Atdtda25: Bickering even when silent, 720-721
Paul Nightingale
isread at btinternet.com
Sun Mar 2 14:37:04 CST 2008
An opening description listing objects, "[f]resh flowers ..." etc, natural
phenomena, "rain at the windows" and "a shaft of sunlight". And then a new
paragraph that begins with "Madame Eskimoff look[ing] pale and grim", adding
her to the list. Others follow, Lajos Halasz arranged in the bathtub etc. An
animated exchange featuring Lionel Swome and the Cohen is then succeeded by
the commentary provided by Ratty and A. N. Other. The previous section
concluded with a long exchange between Ratty and Yashmeen, although she
never has to be identified as the speaker once Cyprian has been silenced:
Ratty ("what I suppose we are most interested in knowing, Miss Halfcourt .",
719) gives her the opportunity to speak, to be interrogated or debriefed,
perhaps.
There is claustrophobia here, "bickering even when silent" (720): as
reminiscent of the Chums as Theign's speech, top of 707, on "observation
from overhead". The windows allow a long-shot of "the dismal slum of Angel's
Field" (720).

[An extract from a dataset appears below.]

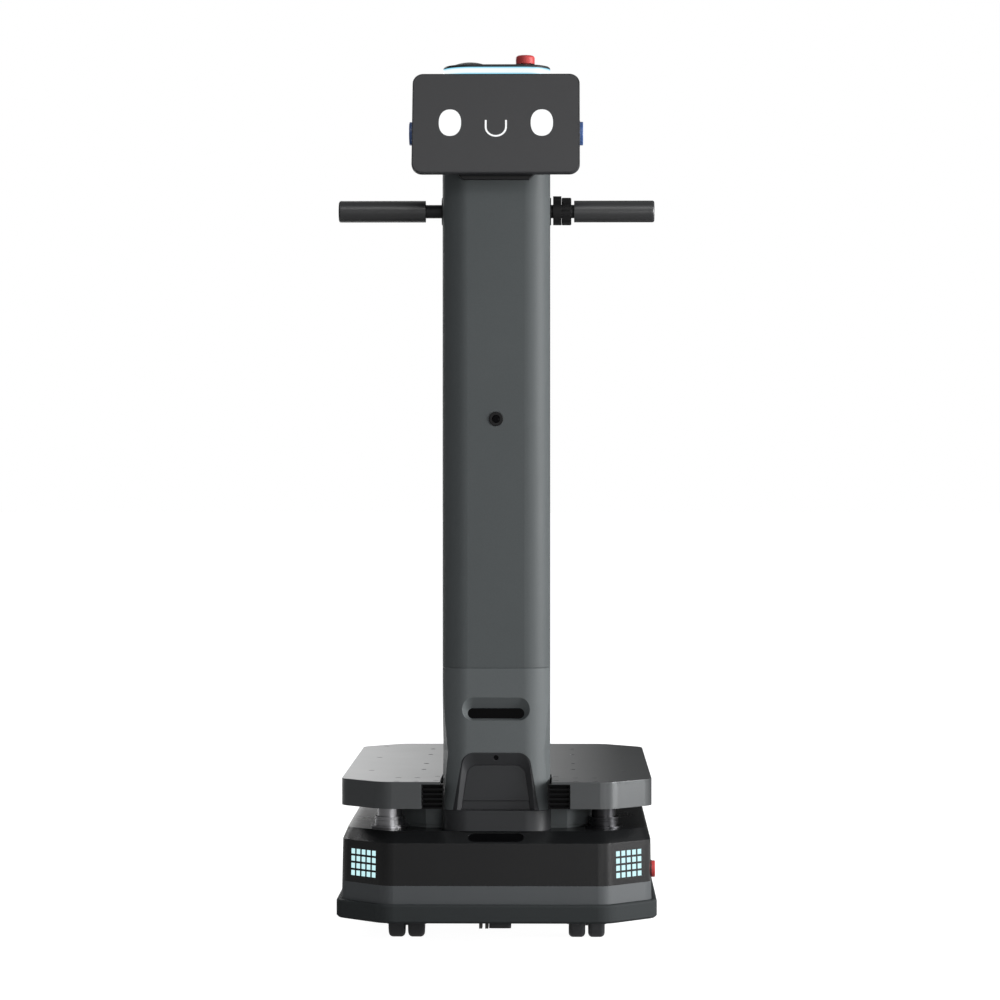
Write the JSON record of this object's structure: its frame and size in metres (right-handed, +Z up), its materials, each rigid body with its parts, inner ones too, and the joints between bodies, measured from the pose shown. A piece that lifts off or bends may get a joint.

When--in the company of Cyprian--we meet up with Yashmeen on
716 she is working for a living, her employment juxtaposed to the "huge
Socialist demonstrations" on 715. Here, "the dismal slum" is juxtaposed to
"silver coffee pots and cream jugs ..." etc (720). The list includes "a
darazsfeszek, a somewhat oversize Dobos torte, a Rigo Jancsi", all of which
reminds us of Cyprian's over-indulgence earlier (713, 715); indeed, on 713,
he was unable to speak for eating. Here, in 50.3 as in 50.2, Yashmeen's
speech is accompanied by Cyprian's silence.